→ **STORED DATA**:
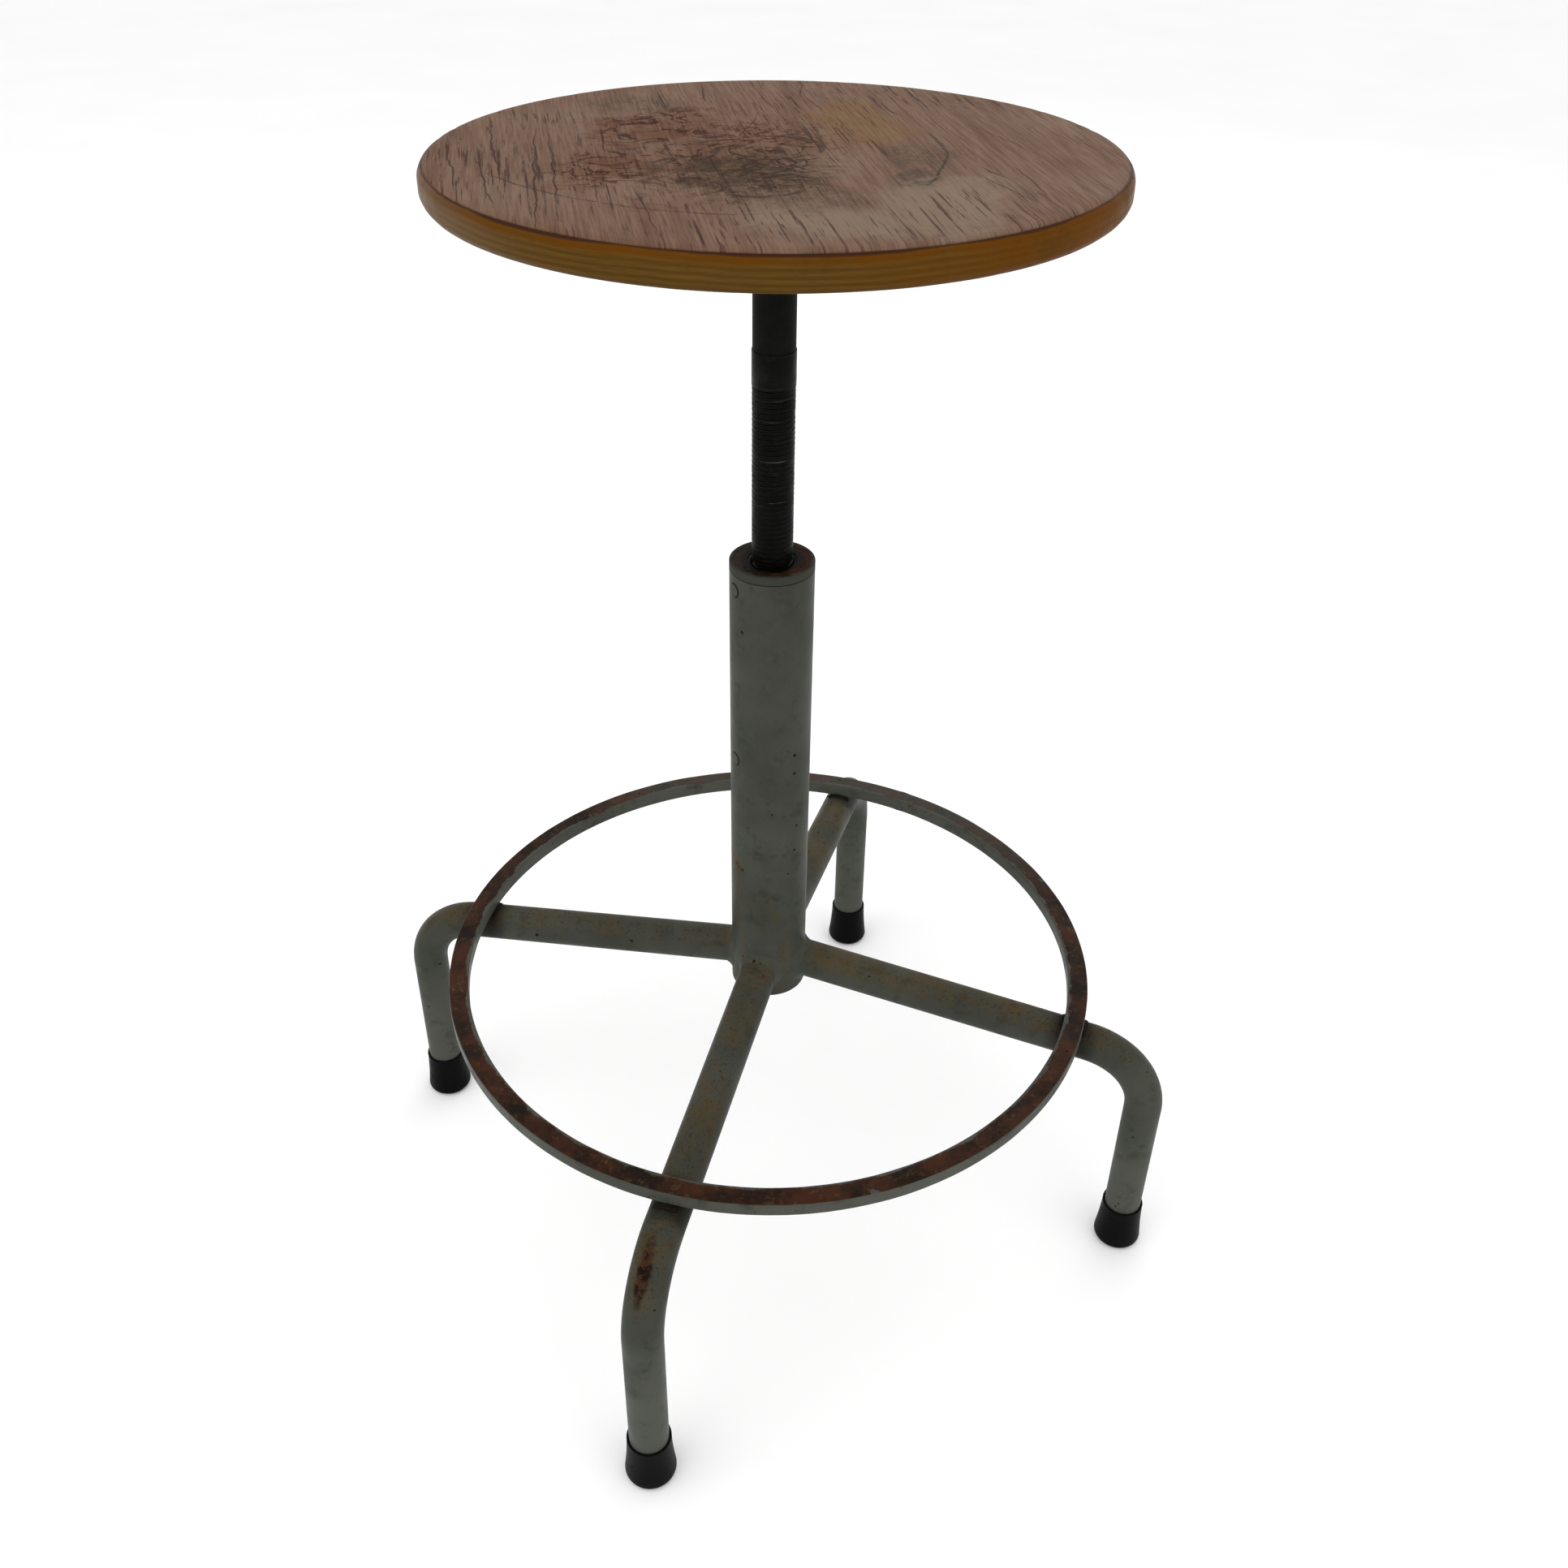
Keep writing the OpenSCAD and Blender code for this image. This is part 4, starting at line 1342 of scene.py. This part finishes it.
class STOOL_OT_stage(bpy.types.Operator):
    """Lay the pale floor, hang the soft lights and set the camera"""

    bl_idname = "stool.stage"
    bl_label = "Stage"

    def execute(self, context):
        self.floor()
        self.world()
        self.light("Key_light", (-1.3, -1.5, 2.4), 2.4, 20)
        self.light("Fill_light", (1.9, -0.9, 1.7), 2.2, 10)
        self.light("Back_light", (0.4, 2.2, 2.2), 2.0, 10)
        self.camera()
        return {"FINISHED"}

    def floor(self):
        bm = bmesh.new()
        bmesh.ops.create_grid(bm, x_segments=2, y_segments=2, size=30.0)
        mesh = bpy.data.meshes.new("floor")
        bm.to_mesh(mesh)
        bm.free()
        look = Look("Floor_finish", roughness=0.9, specular=0.1)
        grain = look.spots(3, 0.3, 0.7, 2, 0.5, end=0.02)
        mesh.materials.append(look.done(look.blend(grain, colours().floor, colours().pale_and_sheen)))
        floor = bpy.data.objects.new("floor", mesh)
        bpy.context.scene.collection.objects.link(floor)

    def world(self):
        world = bpy.data.worlds.new("Studio_air")
        world.use_nodes = True
        air = world.node_tree.nodes["Background"]
        air.inputs["Color"].default_value = (1.0, 1.0, 1.0, 1.0)
        air.inputs["Strength"].default_value = 1.0
        bpy.context.scene.world = world
        bpy.context.scene.view_settings.view_transform = "Standard"

    def light(self, name, place, size, watts):
        data = bpy.data.lights.new(name, "AREA")
        data.size = size
        data.energy = watts
        lamp = bpy.data.objects.new(name, data)
        lamp.location = place
        aim = Vector((0, 0, 0.35)) - Vector(place)
        lamp.rotation_euler = aim.to_track_quat("-Z", "Y").to_euler()
        bpy.context.scene.collection.objects.link(lamp)

    def camera(self):
        azimuth = radians(15.5)
        pitch = radians(-34.845)
        yaw = radians(-0.232)
        roll = radians(0.42)
        away = 0.788156
        data = bpy.data.cameras.new("Camera")
        data.sensor_width = 36.0
        data.lens = 34.84
        data.shift_x = 0.0120
        data.shift_y = -0.0103
        data.clip_end = 100.0
        forward = Vector((sin(yaw) * cos(pitch), cos(yaw) * cos(pitch), sin(pitch)))
        right = Vector((cos(yaw), -sin(yaw), 0))
        up = right.cross(forward)
        rolled_right = right * cos(roll) + up * sin(roll)
        rolled_up = up * cos(roll) - right * sin(roll)
        facing = Matrix((rolled_right, rolled_up, -forward)).transposed().to_4x4()
        place = Matrix.Translation((0, -away, 0.909247)) @ facing
        camera = bpy.data.objects.new("Camera", data)
        camera.matrix_world = Matrix.Rotation(azimuth, 4, "Z") @ place
        bpy.context.scene.collection.objects.link(camera)
        bpy.context.scene.camera = camera


class STOOL_PT_panel(bpy.types.Panel):
    """Lists the stool's pieces in the sidebar"""

    bl_idname = "STOOL_PT_panel"
    bl_label = "Swivel Stool"
    bl_space_type = "VIEW_3D"
    bl_region_type = "UI"
    bl_category = "Stool"

    def draw(self, context):
        for operator in OPERATORS:
            self.layout.operator(operator.bl_idname)
        for group in (context.scene.stool_sizes, context.scene.stool_colours):
            column = self.layout.column()
            for key in group.__annotations__:
                column.prop(group, key)


OPERATORS = (
    STOOL_OT_seat_board,
    STOOL_OT_seat_facing,
    STOOL_OT_seat_fixings,
    STOOL_OT_spindle,
    STOOL_OT_column,
    STOOL_OT_inner_fittings,
    STOOL_OT_legs,
    STOOL_OT_leg_welds,
    STOOL_OT_foot_ring,
    STOOL_OT_ferrules,
    STOOL_OT_stage,
)
CLASSES = (StoolSizes, StoolColours, *OPERATORS, STOOL_PT_panel)


def register():
    for cls in CLASSES:
        bpy.utils.register_class(cls)
    bpy.types.Scene.stool_sizes = PointerProperty(type=StoolSizes)
    bpy.types.Scene.stool_colours = PointerProperty(type=StoolColours)


def unregister():
    del bpy.types.Scene.stool_colours
    del bpy.types.Scene.stool_sizes
    for cls in reversed(CLASSES):
        bpy.utils.unregister_class(cls)


def main():
    register()
    bpy.ops.stool.seat_board()
    bpy.ops.stool.seat_facing()
    bpy.ops.stool.seat_fixings()
    bpy.ops.stool.spindle()
    bpy.ops.stool.column()
    bpy.ops.stool.inner_fittings()
    bpy.ops.stool.legs()
    bpy.ops.stool.leg_welds()
    bpy.ops.stool.foot_ring()
    bpy.ops.stool.ferrules()
    bpy.ops.stool.stage()


if __name__ == "__main__":
    main()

→ **AIM**: Quote exactly the first line of the data and every line after it through the one holding "bpy.context.scene.collection.objects.link(lamp)".

→ **WRITTEN ANSWER**:
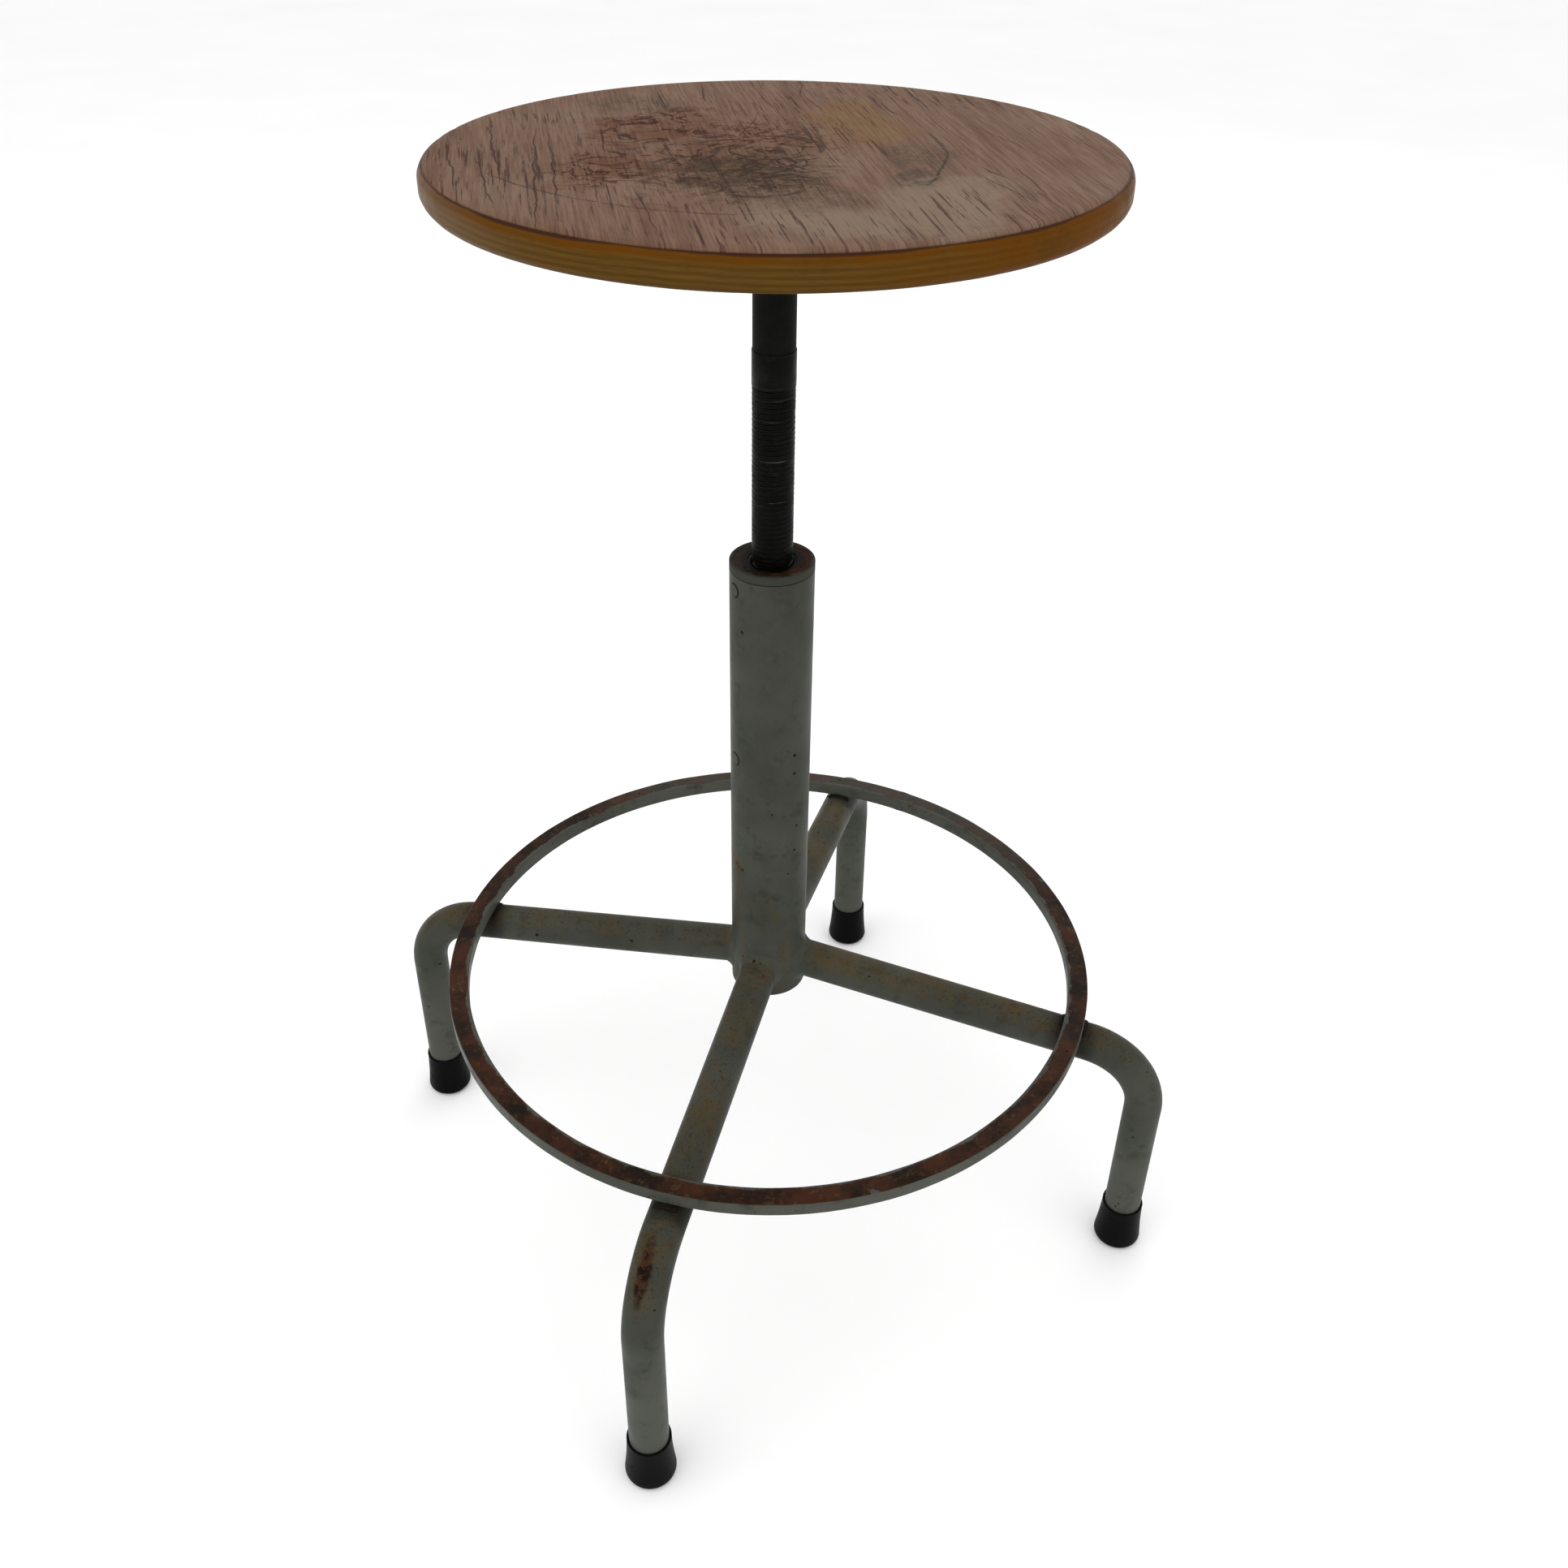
Keep writing the OpenSCAD and Blender code for this image. This is part 4, starting at line 1342 of scene.py. This part finishes it.
class STOOL_OT_stage(bpy.types.Operator):
    """Lay the pale floor, hang the soft lights and set the camera"""

    bl_idname = "stool.stage"
    bl_label = "Stage"

    def execute(self, context):
        self.floor()
        self.world()
        self.light("Key_light", (-1.3, -1.5, 2.4), 2.4, 20)
        self.light("Fill_light", (1.9, -0.9, 1.7), 2.2, 10)
        self.light("Back_light", (0.4, 2.2, 2.2), 2.0, 10)
        self.camera()
        return {"FINISHED"}

    def floor(self):
        bm = bmesh.new()
        bmesh.ops.create_grid(bm, x_segments=2, y_segments=2, size=30.0)
        mesh = bpy.data.meshes.new("floor")
        bm.to_mesh(mesh)
        bm.free()
        look = Look("Floor_finish", roughness=0.9, specular=0.1)
        grain = look.spots(3, 0.3, 0.7, 2, 0.5, end=0.02)
        mesh.materials.append(look.done(look.blend(grain, colours().floor, colours().pale_and_sheen)))
        floor = bpy.data.objects.new("floor", mesh)
        bpy.context.scene.collection.objects.link(floor)

    def world(self):
        world = bpy.data.worlds.new("Studio_air")
        world.use_nodes = True
        air = world.node_tree.nodes["Background"]
        air.inputs["Color"].default_value = (1.0, 1.0, 1.0, 1.0)
        air.inputs["Strength"].default_value = 1.0
        bpy.context.scene.world = world
        bpy.context.scene.view_settings.view_transform = "Standard"

    def light(self, name, place, size, watts):
        data = bpy.data.lights.new(name, "AREA")
        data.size = size
        data.energy = watts
        lamp = bpy.data.objects.new(name, data)
        lamp.location = place
        aim = Vector((0, 0, 0.35)) - Vector(place)
        lamp.rotation_euler = aim.to_track_quat("-Z", "Y").to_euler()
        bpy.context.scene.collection.objects.link(lamp)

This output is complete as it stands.